The second section, framed by the Wedgwood family portrait, configures a lineage for the novel’s vision of empire and its relationship to artistic production. The fictional Josiah Wedgwood commissions the portrait in an attempt to reject the rapidly changing social milieu of early nineteenth-century England. He requests that Stubbs paint his family in a classical manner, but soon finds that Stubbs’ capricious artistic tendencies render any attempts to shape the style of the portrait ineffectual. The power struggle that ensues between Wedgwood and Stubbs dramatizes the relationship between industrial and artistic production during the era. As Wedgwood is quick to point out, Stubbs uses Wedgwood enamel tiles as canvases for smaller works, but Wedgwood is unable to profit from this economic arrangement when shaping the formal elements of the portrait itself. The portrait’s production forces Wedgwood to reexamine the relationship between art and commerce, which comes to bear in the novel’s final section.
Wilson’s section dedicated to the Portland Vase expands the novel’s interest in empire to the British removal of Greek and Roman antiquities and sharpens the novel’s interest in trade dynamics as well. While Wedgwood’s reproduction of the vase was initially commissioned for aesthetic value, Wedgwood saw the project as an opportunity to market his virtuosity as a potter and the versatility of his medium. As the novel recounts, reproductions of the vase served as salesman’s samples for the Wedgwood line, which Wedgwood sought to expand into additional European markets. But Wedgwood’s capitalist ambitions are undermined in the novel, and, at its conclusion, Wedgwood pottery is still coded as a thoroughly British production.

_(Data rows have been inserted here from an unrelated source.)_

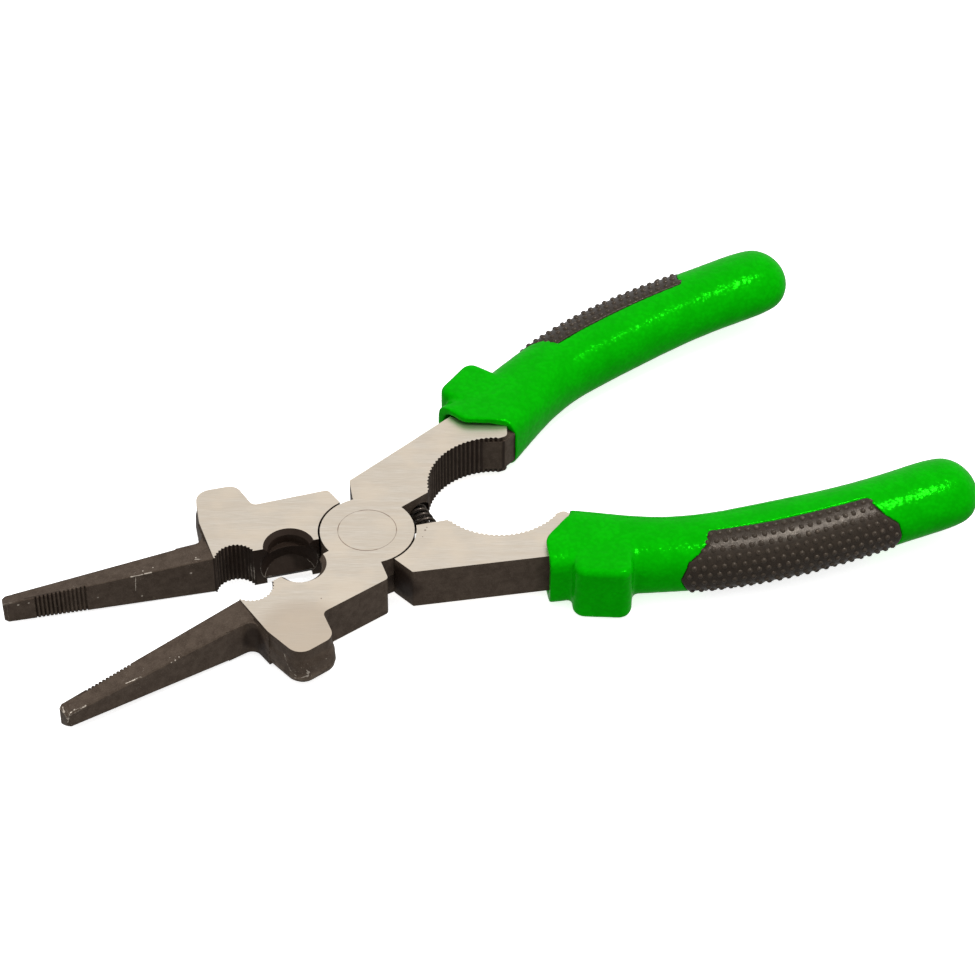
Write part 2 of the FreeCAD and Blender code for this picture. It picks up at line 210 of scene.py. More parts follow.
class Shader:
    """A material made of nodes, with the Principled shader at its end; its textures are measured in mm."""

    def __init__(self, name):
        self.material = bpy.data.materials.new(name)
        self.material.use_nodes = True
        self.tree = self.material.node_tree
        self.tree.nodes.clear()
        self.surface = self.add("ShaderNodeBsdfPrincipled")
        output = self.add("ShaderNodeOutputMaterial")
        self.tree.links.new(self.surface.outputs[0], output.inputs[0])
        place = self.add("ShaderNodeTexCoord")
        scale = self.add("ShaderNodeVectorMath", operation="SCALE")
        self.tree.links.new(place.outputs["Object"], scale.inputs[0])
        scale.inputs["Scale"].default_value = 1 / MM
        self.mm = scale.outputs[0]

    def add(self, kind, **settings):
        node = self.tree.nodes.new(kind)
        for key, value in settings.items():
            setattr(node, key, value)
        return node

    def put(self, socket, value):
        if isinstance(value, bpy.types.NodeSocket):
            self.tree.links.new(value, socket)
        elif isinstance(value, (tuple, list)) and len(value) == 3 and socket.type == "RGBA":
            socket.default_value = (*value, 1.0)
        else:
            socket.default_value = value

    def math(self, operation, a, b=0.0, clamp=False):
        node = self.add("ShaderNodeMath", operation=operation, use_clamp=clamp)
        self.put(node.inputs[0], a)
        self.put(node.inputs[1], b)
        return node.outputs[0]

    def times(self, a, b):
        return self.math("MULTIPLY", a, b)

    def vector(self, operation, a, b):
        node = self.add("ShaderNodeVectorMath", operation=operation)
        self.put(node.inputs[0], a)
        self.put(node.inputs[1], b)
        return node.outputs["Value" if operation == "DOT_PRODUCT" else "Vector"]

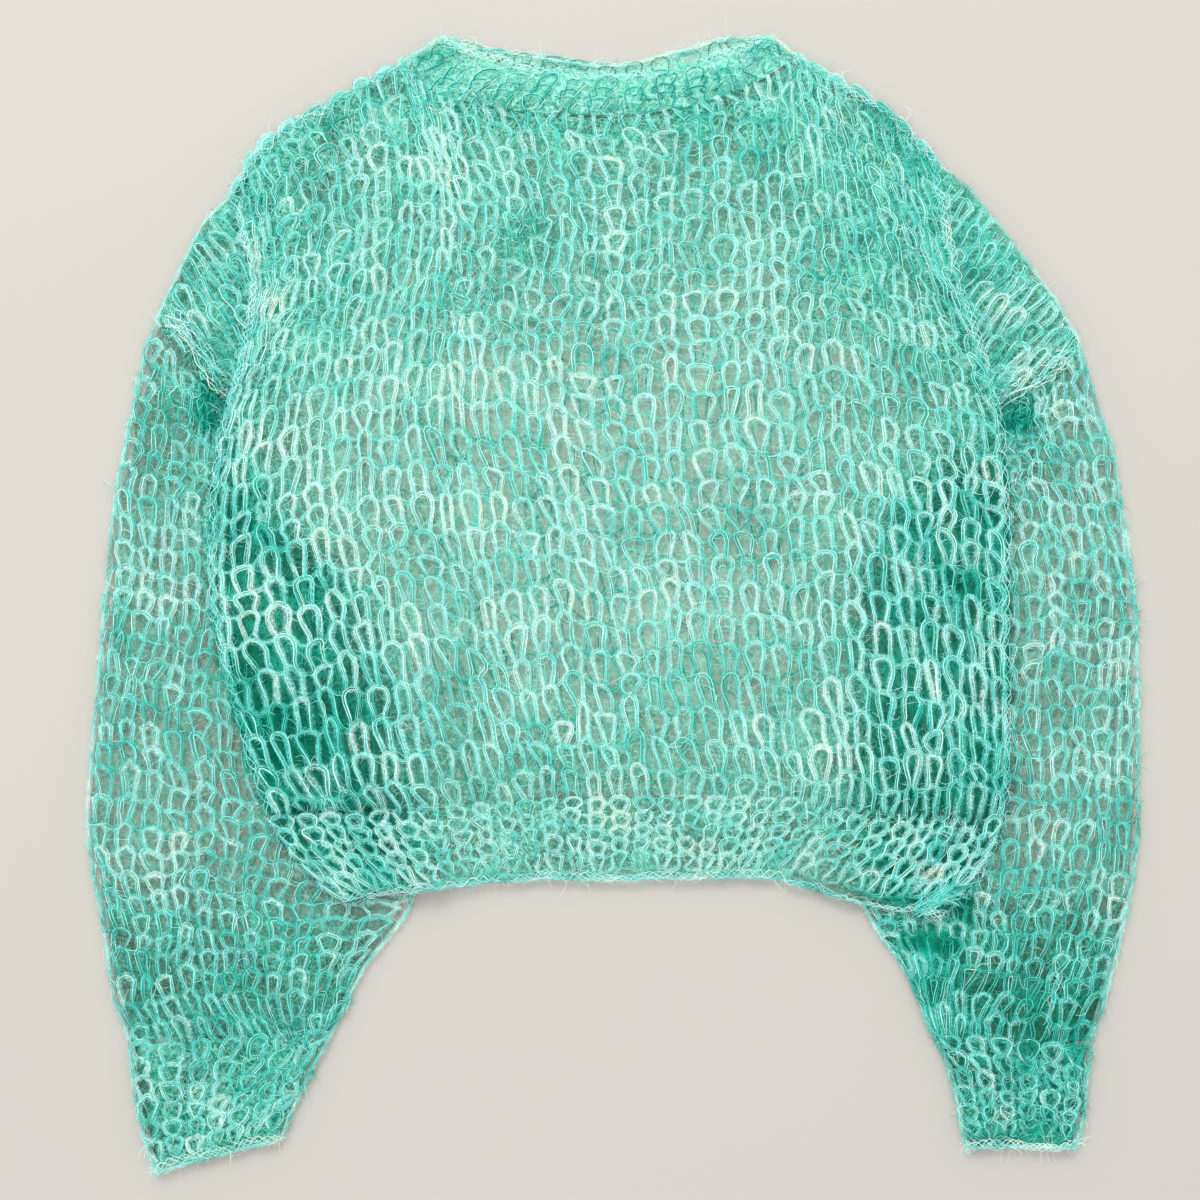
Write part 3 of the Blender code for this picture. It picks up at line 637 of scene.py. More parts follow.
yarnTool = strandTool("spinYarn", False, yarnLook)
hairTool = strandTool("brushHair", True, hairLook)
haloTool = strandTool("brushHalo", True, haloCover)


def addObject(name, data):
    thing = bpy.data.objects.new(name, data)
    bpy.context.collection.objects.link(thing)
    return thing


def strandPiece(name, lines, groups, tool):
    # lines are (points, dye with painted shade, thick) in millimetres, and a group holds many strands end to
    # end
    strands = [(*line, np.zeros(len(line[0])), [len(line[0])]) for line in lines] + groups
    points, dye, thick, roll, lengths = [np.concatenate(part) for part in zip(*strands)]
    joined = np.ones(len(points), bool)
    joined[np.cumsum(lengths) - 1] = False
    firsts = np.nonzero(joined)[0]
    mesh = bpy.data.meshes.new(name)
    mesh.vertices.add(len(points))
    mesh.vertices.foreach_set("co", (points * mm).astype(np.float32).ravel())
    mesh.edges.add(len(firsts))
    mesh.edges.foreach_set("vertices", np.stack([firsts, firsts + 1], 1).astype(np.int32).ravel())
    for key, values in (("thick", thick * mm), ("dye", dye), ("roll", roll)):
        mesh.attributes.new(key, "FLOAT", "POINT").data.foreach_set("value", values.astype(np.float32))
    mesh.update()
    piece = addObject(name, mesh)
    piece.modifiers.new("strands", "NODES").node_group = tool
    graph = bpy.context.evaluated_depsgraph_get()
    made = bpy.data.meshes.new_from_object(piece.evaluated_get(graph))
    piece.modifiers.clear()
    piece.data = made
    bpy.data.meshes.remove(mesh)
    made.name = name
    return piece


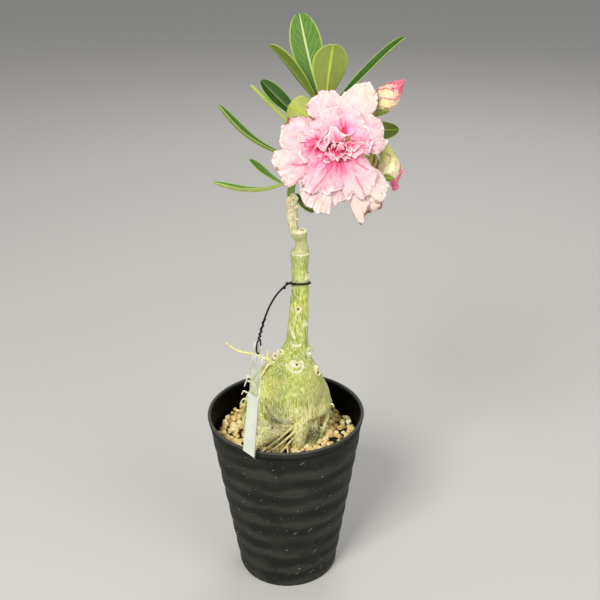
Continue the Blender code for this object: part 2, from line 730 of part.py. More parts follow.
def calyx(name):
    """A green cup round a flower's base, clear of it, whose edge rises in five pointed sepals."""
    base, axis = flower_base(name)
    tip = np.array(TUBE[2][:3] if name == "bloom" else BUDS[name][1], float)
    base, length = base * MM, np.linalg.norm(tip - base) * MM
    side = square_to((1, 0, 0) if name == "bloom" else (0, 1, 0), axis)
    other = np.cross(axis, side)
    sides = 2 * SEPAL_COUNT
    turn = np.arange(sides) * 2 * np.pi / sides
    share = SEPAL_LENGTH * np.where(np.arange(sides) % 2, 0.35, 1)
    widen = 1 / math.cos(math.pi / sides)

    def inner(place):
        return (flower_radius(name, place) + CALYX_GAP) * widen * np.ones(sides)

    rows = (
        (-CALYX_DEPTH, PEDICEL_END * MM),
        (-1.5 * MM, inner(0) + 0.8 * SEPAL_THICKNESS),
        (0.5 * share * length, inner(0.5 * share) + SEPAL_THICKNESS),
        (share * length, inner(share) + 0.6 * SEPAL_THICKNESS),
        (share * length, inner(share)),
        (0.5 * share * length, inner(0.5 * share)),
        (-CLEARANCE, inner(0)),
    )
    rings = [base + np.outer(level * np.ones(sides), axis)
             + np.outer(reach * np.cos(turn), side) + np.outer(reach * np.sin(turn), other)
             for level, reach in rows]
    return lofted("calyx_" + name, np.array(rings))


def build_stalks():
    """Peduncle, pedicels and the sepals' cups, all green and grown together."""
    pieces = [limb("peduncle", PEDUNCLE, 8, PEDICEL_STEPS)]
    sunk = 0.5 * CALYX_DEPTH / MM
    for name, rows in PEDICELS.items():
        base, axis = flower_base(name)
        near = (*(base - (sunk + PEDICEL_STRAIGHT) * axis), rows[-1][3])
        end = (*(base - sunk * axis), 0.8 * PEDICEL_END)
        line = np.vstack([smooth_rows((*rows, near), PEDICEL_STEPS), end]) * MM
        pieces.append(tube("pedicel_" + name, line, PEDICEL_SIDES))
        pieces.append(calyx(name))
    return fused("flower_stalks", pieces)


# Tie wire and tag

def tag_point(along, across, off=0.0):
    """A point of the tag: along from its top to its foot, across from its left to its right."""
    top = np.array(TAG_TOP) * MM
    foot = np.array(TAG_FOOT) * MM
    left = top[0] + along * (foot[0] - top[0])
    right = top[1] + along * (foot[1] - top[1])
    front = unit(np.cross(foot.mean(0) - top.mean(0), right - left))
    return left + across * (right - left) + off * front


def tag_grid(start, off):
    """Grid of points on the tag from a place along it down to its foot."""
    return np.array([[tag_point(along, across, off) for across in (0, 0.5, 1)]
                     for along in np.linspace(start, 1, TAG_ROWS)])


def build_tag_film(cutters):
    """The clear strip, with a punched hole for the wire."""
    film = blade("tag_film", tag_grid(0, 0), TAG_THICKNESS)
    front = unit(tag_point(TAG_HOLE, 0.5, 1) - tag_point(TAG_HOLE, 0.5))
    across = unit(tag_point(TAG_HOLE, 1) - tag_point(TAG_HOLE, 0))
    up = np.cross(front, across)
    turn = np.arange(10)[:, None] * 2 * np.pi / 10
    ring = tag_point(TAG_HOLE, 0.5) + TAG_HOLE_RADIUS * (np.cos(turn) * across + np.sin(turn) * up)
    cut(film, lofted("tag_hole_cutter", np.array([ring - 3 * MM * front, ring + 3 * MM * front])), cutters)
    return film


def build_tag_slip():
    """The blank white slip on the strip's front."""
    return blade("tag_slip", tag_grid(SLIP_FROM, TAG_THICKNESS + CLEARANCE), TAG_THICKNESS)


def wire_line(steps):
    """Middle of the wire's tail, from the stem's ring to the loop above the tag."""
    up = unit(tag_point(0, 0.5) - tag_point(1, 0.5))
    end = (tag_point(0, 0.5) + LOOP_ABOVE_TAG * up) / MM
    return smooth_rows((*WIRE_TAIL, tuple(end)), steps) * MM


def wire_loop():
    """Rows of the loop that passes through the tag's hole and closes on the tail's end."""
    hole, end = tag_point(TAG_HOLE, 0.5), wire_line(2)[-1]
    front = unit(tag_point(TAG_HOLE, 0.5, 1) - hole)
    middle, half = (hole + end) / 2, (end - hole) / 2
    rows = []
    for turn in np.linspace(0.5 * np.pi + 0.15, 2.5 * np.pi - 0.15, 15):
        rows.append((*(middle + math.sin(turn) * half + LOOP_DEPTH * math.cos(turn) * front),
                     STRAND_RADIUS))
    return rows


def build_wire():
    """Coated wire: ring round the stem, knot, twisted tail and a loop through the tag's hole."""
    bpy.ops.mesh.primitive_torus_add(
        location=RING_MIDDLE, major_radius=RING_RADIUS, minor_radius=WIRE_RADIUS,
        major_segments=20, minor_segments=WIRE_SIDES)
    ring = bpy.context.object
    ring.name = "wire_ring"
    tail = np.hstack([wire_line(WIRE_STEPS), np.full((WIRE_STEPS, 1), WIRE_RADIUS)])
    pieces = [baked(ring), tube("wire_tail", tail, WIRE_SIDES), tube("wire_loop", wire_loop(), WIRE_SIDES)]
    for number, place in enumerate(KNOT_BEADS):
        pieces.append(ball(f"wire_knot_{number}", np.array(place) * MM, KNOT_RADIUS))
    twisted = wire_line(2 * WIRE_STEPS)[int(2 * WIRE_STEPS * TWIST_FROM):]
    turn = 2 * np.pi * TWIST_TURNS * np.linspace(0, 1, len(twisted))[:, None]
    away = 1.1 * WIRE_RADIUS * (np.cos(turn) * np.array((1, 0, 0)) + np.sin(turn) * np.array((0, 1, 0)))
    strand = np.hstack([twisted + away, np.full((len(twisted), 1), STRAND_RADIUS)])
    pieces.append(tube("wire_strand", strand, 4))
    return fused("tie_wire", pieces)


def main():
    clear_scene()
    parts = new_collection("potted_desert_rose")
    cutters = new_collection("cutters", helper=True)
    black_plastic = material("black_plastic", (0.018, 0.018, 0.019), 0.55)
    grit = material("tan_gravel", (0.62, 0.47, 0.27), 0.85)
    bark = material("green_bark", (0.36, 0.39, 0.14), 0.6)
    leaf = material("leaf_green", (0.10, 0.22, 0.05), 0.4)
    stalk = material("stalk_green", (0.22, 0.34, 0.09), 0.5)
    petal = material("petal_pink", (0.90, 0.55, 0.60), 0.6)
    bud = material("bud_cream", (0.85, 0.62, 0.45), 0.55)
    coated_wire = material("black_coated_wire", (0.01, 0.01, 0.01), 0.4)
    clear_film = material("clear_film", (0.85, 0.87, 0.83), 0.15, 0.35)
    white_slip = material("white_slip", (0.85, 0.88, 0.84), 0.5)
    finish(build_pot(cutters), parts, black_plastic)
    finish(build_gravel(cutters), parts, grit, smooth=False)
    finish(build_trunk(), parts, bark)
    finish(build_shoot(), parts, leaf)
    finish(build_stalks(), parts, stalk)
    finish(build_bloom(), parts, petal, smooth=False)
    for name, (base, tip, radius, turns) in BUDS.items():
        finish(lofted(name, bud_rings(base, tip, radius, turns)), parts, bud)
    finish(build_wire(), parts, coated_wire)
    finish(build_tag_film(cutters), parts, clear_film)
    finish(build_tag_slip(), parts, white_slip)


main()
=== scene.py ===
import math

import bmesh
import bpy
import numpy as np
from mathutils import Matrix


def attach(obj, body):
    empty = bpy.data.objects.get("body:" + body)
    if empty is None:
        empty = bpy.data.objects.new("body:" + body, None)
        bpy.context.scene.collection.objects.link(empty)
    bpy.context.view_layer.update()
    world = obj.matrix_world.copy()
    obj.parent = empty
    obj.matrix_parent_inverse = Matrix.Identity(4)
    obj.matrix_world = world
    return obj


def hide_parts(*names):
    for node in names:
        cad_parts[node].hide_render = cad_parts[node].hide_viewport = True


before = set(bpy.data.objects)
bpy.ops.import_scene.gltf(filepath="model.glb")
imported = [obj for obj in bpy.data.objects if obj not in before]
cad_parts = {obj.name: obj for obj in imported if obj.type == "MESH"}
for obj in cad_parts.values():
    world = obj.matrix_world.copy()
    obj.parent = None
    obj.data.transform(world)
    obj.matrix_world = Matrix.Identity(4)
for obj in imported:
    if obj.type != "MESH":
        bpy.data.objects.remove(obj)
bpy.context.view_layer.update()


# Stage: a plain pale floor, soft studio light from the upper left, and the camera where the
# photograph was taken, a little above the bloom and tipped down to the pot.

CAMERA_PLACE = (0.0, -0.634, 0.5274)
CAMERA_RIGHT = (0.9997, -0.0225, -0.0086)
CAMERA_UP = (0.0173, 0.4214, 0.9065)
CAMERA_BACK = (-0.0167, -0.9066, 0.4216)
CAMERA_LENS = 57.6
CAMERA_SENSOR = 36
FLOOR_REACH = 9.0
# Each lamp: its place, the point it is turned to, its size, its power in watts and its colour
LAMPS = {
    "key_softbox": ((-0.58, -1.1, 1.33), (0, 0, 0.22), 0.6, 23.5, (1.0, 0.97, 0.9)),
    "fill_softbox": ((1.1, -1.0, 0.9), (0, 0, 0.25), 1.2, 9, (1.0, 0.98, 0.93)),
    "back_softbox": ((0.3, 1.2, 1.4), (0, 0, 0.3), 1.0, 8, (1.0, 0.98, 0.94)),
}
ROOM_LIGHT = 0.32


def seen(red, green, blue):
    """A colour given as a screen shows it, 0 to 255, as the linear value that a shader takes."""
    share = np.array((red, green, blue)) / 255
    linear = np.where(share <= 0.04045, share / 12.92, ((share + 0.055) / 1.055) ** 2.4)
    return (*linear, 1.0)


def new_finish(name, constants):
    """A Principled material with constants set straight on the shader's sockets."""
    made = bpy.data.materials.new(name)
    made.use_nodes = True
    for socket, value in constants.items():
        made.node_tree.nodes["Principled BSDF"].inputs[socket].default_value = value
    return made


def unit(vectors):
    """The vector, or each vector of an array, at length one."""
    vectors = np.array(vectors, float)
    return vectors / np.linalg.norm(vectors, axis=-1, keepdims=True)


def stand_at(place, right, up, back):
    """The matrix of an object at a place, with its own x, y and z along three directions."""
    matrix = np.eye(4)
    matrix[:3, :4] = np.stack([right, up, back, place], axis=1)
    return Matrix(matrix)


def soft_light(name, place, target, size, power, colour):
    """A square lamp as a studio softbox, level and turned from its place to a target."""
    lamp = bpy.data.lights.new(name, "AREA")
    lamp.size = size
    lamp.energy = power
    lamp.color = colour
    obj = bpy.data.objects.new(name, lamp)
    bpy.context.scene.collection.objects.link(obj)
    back = unit(np.subtract(place, target))
    right = unit(np.cross((0, 0, 1), back))
    obj.matrix_world = stand_at(place, right, np.cross(back, right), back)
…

While the novel engages with the rapidly shifting dynamics of empire and its social and political vicissitudes, it is a book that is interested in human emotion first, and politics only subsequently. Its primary character, despite overtones otherwise, is not Josiah Wedgwood; while scenes focused on Wedgwood begin and end the novel, the bulk of the novel follows Tom Byerley, Wedgwood’s young nephew and, early in life, the heir apparent to Wedgwood’s pottery works, and Sukey Wedgwood, Josiah Wedgwood’s daughter, who would ultimately be the mother of Charles Darwin. While Josiah Wedgwood is central to the novel, his character is never developed to the extent that the novel’s younger protagonists are. Tom follows the path of any number of bildungsromane, first departing from his uncle’s patronage to pursue an acting career in New York, then setting out into the wilds of colonial America to help his uncle obtain the desired Cherokee-owned clay, finding himself entangled by chance in the American revolutionary cause, and ultimately returning to England and settling into marriage and career, now a chastened former artist. Tom’s story enables changes of scene in the novel much more readily than other characters, chiefly because he is unhindered by the social and physical limitations of much of its cast of characters (for instance, Josiah Wedgwood himself has a wooden leg, a characteristic that the novel exploits). Sukey, only two years old at her first appearance in the novel, faces the challenges of being young, well-connected, and female in late eighteenth-century Britain, and her development is charted in terms of insights on the family’s internal dynamics rather than adventures abroad. Wilson counts on Tom and Sukey to provoke in readers an emotional investment in Wedgwood’s story and clearly prizes this connection above attachments to Wedgwood’s art itself.
Aspects of Wilson’s interest in Tom and Sukey do help to create momentum through the intricacies of Wedgwood’s career, but other aspects, frankly, detract. Tom provides the basis for the novel’s central love plot, which begins when he first encounters a young Cherokee woman when attempting to secure his uncle’s clay. The woman, named Blue Squirrel, is beautiful, impetuous, and sexually adept: an assemblage of damning colonial stereotypes of Native women. Blue Squirrel does develop as a character, and by the end of the novel seems to be a representation of colonial hybridity, having achieved an identity independent from violent male control and a revered status in Wedgwood’s pottery works. But Blue Squirrel, later renamed Merry, is always an object of sexual desire first and an artist second. The last scene in which readers encounter Blue Squirrel consists of her stripping naked to swim, and then having sex with a male companion who, like Tom, is “saved” through a sexual experience with her. Blue Squirrel is a character imported from colonial romances featuring Native peoples, as are Wilson’s references to the Cherokee tribe more generally. While this novel certainly does not claim to be revolutionizing historical romance as a genre, and does feature better-developed portrayals of women, such as Sukey, the inclusion of a stereotypical Native maiden is disappointing.
The ideal reader for Wilson’s novel has a general interest in the eighteenth-century British colonial moment and the economic workings of the Atlantic world, but should not approach the text seeking a meticulous account of the networks of cultural power during the era. As Wilson clearly articulates in his afterword, and as any observant reader will conclude in the early pages of this nearly 500-page work, it does not presume to be a historical account of the era. What it does accomplish is piquing the interest of readers in a neglected historical figure who provided an important connection between the economic and intellectual life of England. Wilson does so in a style that echoes authors such as Sir Walter Scott, a figure that Wilson has lauded in previous critical work. The Potter’s Hand offers readers a chance to engage with Josiah Wedgwood in a familiar and well-developed literary form.